Local residents, Port Huron Museums to celebrate Black Americans' freedom on Juneteenth

Katelin and Robert Walker, a married Port Huron couple, first learned about Juneteenth last year, only three weeks before the holiday. Despite the time crunch, they decided to celebrate with a party for all their family and friends.
The party was a success, so they plan to throw another this year in the hopes that even more people will attend. Katelin Walker said they celebrate the holiday like the 4th of July, complete with food, fireworks and a bonfire.
Katelin Walker, who is white, said they want to raise awareness of the holiday because it celebrates Black people's freedom in America. Robert Walker is Black and their four children are biracial.
“I just want our children to know that there is a holiday for them as well," she said.
Recognized every year on June 19, Juneteenth marks the day when enslaved people in Galveston, Texas, were notified of the Emancipation Proclamation in 1865.
Katelin Walker said her family first learned about the day commemorating the end of slavery in the United States last May, around the time of George Floyd's murder by a white Minneapolis police officer. She said they learned of the holiday by watching programs on TV.

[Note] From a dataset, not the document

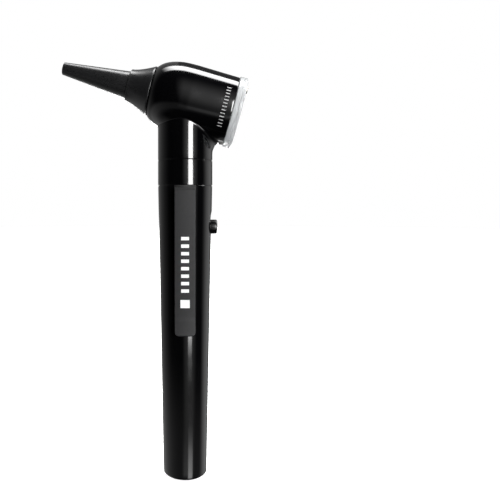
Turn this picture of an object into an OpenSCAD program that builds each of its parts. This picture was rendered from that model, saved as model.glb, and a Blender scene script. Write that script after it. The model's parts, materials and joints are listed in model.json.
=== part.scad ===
// Pocket otoscope: a battery handle with a pocket clip and a slide switch, a screw-on
// head with a hinged magnifying lens, and a push-on ear speculum.
// Millimetres. +Z runs up the handle from the centre of its flat foot. The ear
// speculum points to -X, the viewing lens to +X, and the pocket clip is on the -Y side.

/* [Handle] */
// Radius of the handle at its flat foot
handle_foot_r = 8.9; // [8.7:0.05:9.2]
// Radius of the handle at its upper end, and of the collar and neck above it
handle_top_r = 10.95; // [10.9:0.05:11.3]
// Height of the moulded handle, up to the seam under the collar
handle_h = 116.4; // [116:0.1:117]
// Radius of the rounded edge round the foot
foot_edge_r = 1.0; // [0.5:0.1:1.2]
// Radius of the bore that holds the two cells
cell_bore_r = 7.5; // [7.4:0.05:7.6]
// Thickness of the closed lower end
foot_floor = 2.0; // [1.6:0.1:2.4]

/* [Collar and thread] */
// Height of the plain collar above the handle
collar_h = 10.0; // [9:0.1:10.5]
// Outer radius of the metal spigot that carries the head
spigot_r = 8.55; // [8.4:0.05:8.6]
// Lead of the head thread for one turn
thread_lead = 2.5; // [2:0.25:2.5]
// Number of turns that take the head off
thread_turns = 3; // [3:1:3]

/* [Pocket clip] */
// Width of the clip strip
clip_w = 8.0; // [7:0.1:8.5]
// Thickness of the clip strip
clip_t = 1.0; // [0.8:0.1:1.1]
// How far the clip stands out from the handle at the top
clip_reach = 3.4; // [3:0.1:4]
// Height of the fold above the turned-out end
clip_fold_z = 64.4; // [60:0.1:70]
// Height of the lower end of the clip
clip_end_z = 58.5; // [55:0.1:59]
// How far the lower end is turned out
clip_flare = 2.7; // [2:0.1:3]

/* [Slide switch] */
// Radius of the round thumb button
button_r = 2.9; // [2.6:0.05:3]
// Height of the button's centre in the off position
button_z = 100.0; // [99.5:0.1:100.5]
// Distance of the button's face from the handle's axis
button_face_x = 12.9; // [12.5:0.1:13.2]
// Travel of the button from off to on
button_travel = 3.0; // [2.5:0.1:3]
// Clearance round the button in its recess
recess_gap = 0.3; // [0.2:0.05:0.4]

/* [Head] */
// Height at which the viewing axis crosses the handle's axis
head_z = 151.0; // [150.5:0.1:151.5]
// Upward tilt of the speculum end of the viewing axis
head_tilt = 14.5; // [14:0.5:15]
// Largest radius of the head barrel
barrel_r = 14.2; // [14:0.05:14.4]
// Radius of the barrel's rear face
barrel_rear_r = 13.6; // [13.4:0.05:13.8]
// Radius of the barrel's front face
barrel_front_r = 10.0; // [9.8:0.05:10.2]
// Distance of the front face ahead of the crossing point
barrel_front = 13.3; // [13.1:0.1:13.5]
// Distance of the rear face behind the crossing point
barrel_rear = 19.0; // [18.8:0.1:19.2]
// Wall thickness of the barrel
barrel_wall = 1.8; // [1.6:0.1:2]
// Outer radius of the air port for the insufflator bulb
port_r = 2.85; // [2.6:0.05:3]
// Bore radius of the air port
port_bore_r = 1.5; // [1.3:0.05:1.6]
// Distance of the air port's end from the middle plane
port_end_y = 16.0; // [15.6:0.1:16.4]

/* [Viewing lens] */
// Outer radius of the clear lens ring
lens_ring_r = 14.1; // [13.8:0.05:14.3]
// Thickness of the lens ring
lens_ring_t = 3.2; // [3:0.1:3.4]
// Radius of the ground lens inside the ring
lens_r = 10.9; // [10.6:0.05:11]
// Height of the pivot above the ring's centre
pivot_v = 9.9; // [9.7:0.05:10]
// Radius of the pivot boss on the ring
pivot_boss_r = 2.1; // [2:0.05:2.2]
// Radius of the pivot screw's shank
pivot_r = 1.0; // [0.9:0.05:1.1]

/* [Ear speculum] */
// Radius of the wide rim
speculum_rim_r = 9.8; // [9.6:0.05:10]
// Radius at the foot of the flare, ahead of the step
flare_foot_r = 6.45; // [6.3:0.05:6.6]
// Radius where the long cone begins
cone_r = 5.5; // [5.4:0.05:5.6]
// Outer radius of the tip
tip_r = 2.5; // [2.45:0.05:2.6]
// Bore radius of the tip
tip_bore_r = 2.0; // [1.9:0.05:2.05]
// Distance of the tip ahead of the crossing point
tip_u = 50.5; // [50:0.1:51]

/* [Cells] */
// Radius of an AA cell
cell_r = 7.1; // [7:0.05:7.15]
// Length of an AA cell with its button
cell_len = 50.5; // [50:0.1:50.5]

/* [Hidden] */
$fn = 96;
fit = 0.02;          // gap between parts pressed into each other
slip = 0.05;         // gap between parts that move on each other
cut = 1;             // overrun of cutting bodies past the face they open

collar_top_z = handle_h + collar_h;
lift = thread_lead * thread_turns;
spigot_top_z = collar_top_z + lift;
spigot_skirt = 7.9;  // depth of the spigot below the seam
seam_chamfer = 0.15; // broken edge on each side of a seam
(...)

“It was like oh wow, this has been happening for so long and it hasn’t even been recognized," she said.
Port Huron Museums to hold exhibit grand opening
The Port Huron Museums is holding another opening of its first fixed Black history exhibit on Saturday to mark Juneteenth.
Entitled, “From Whence We Came: Black History in the Blue Water Area,” there was a soft opening in February for the exhibit. Andrew Kercher, the museum’s community engagement manager, said this weekend will be a good opportunity for those who didn’t feel comfortable visiting a public space when COVID-19 had a heavier presence in the community.
“So, this is another opportunity people to come and see that,” he said.
Kercher said he anticipated Black Lives Matter and Kevin Watkins, Port Huron’s NAACP chapter president, to have a presence, adding, “There’s going to be a lot of remarks. I like that we’re able to work with all these other cultural and community organizations.”
Watkins talked about the coalition of local groups like the NAACP, BLM and others like SCORE, or St. Clair Organizing for Racial Equity, and said he thinks it is important to use those relationships to connect commemoration of Juneteenth with Port Huron's local history.
Watkins said he will discuss the larger impact of the now formally recognized holiday. Although white Americans celebrate the country's independence on July 4, 1776, Watkins said, "Our independence, we were enslaved 89 years past that."
There will also be an opening prayer and entertainment, including poetry reading and spiritual dancers, he said.
The museum’s Carnegie Center, where the exhibit is located, opens at 10 a.m. Saturdays, though Kercher said festivities should kick off at 11 a.m. Food trucks will be on site 11 a.m. to 2 p.m. The event’s admission is by donation.
Originally, Kercher said they hoped to have reprinted copies available of Marguerite Stanley’s book “From Whence We Came,” which much of the exhibit is based upon.
“Unfortunately, the publishing company has run into some delays on their own COVID-type issues,” Kercher said. “So, we won’t have the books on hand, but we will be doing some presales for the first 100 copies of the book, which will almost sell out. We already have enough interested parties that it’s going to sell out. We’ll have to go back for round two.”
Watkins said From Whence We Came, the exhibit and the book, help tell the local history. "Their stories, what they meant to the building of Port Huron," he said.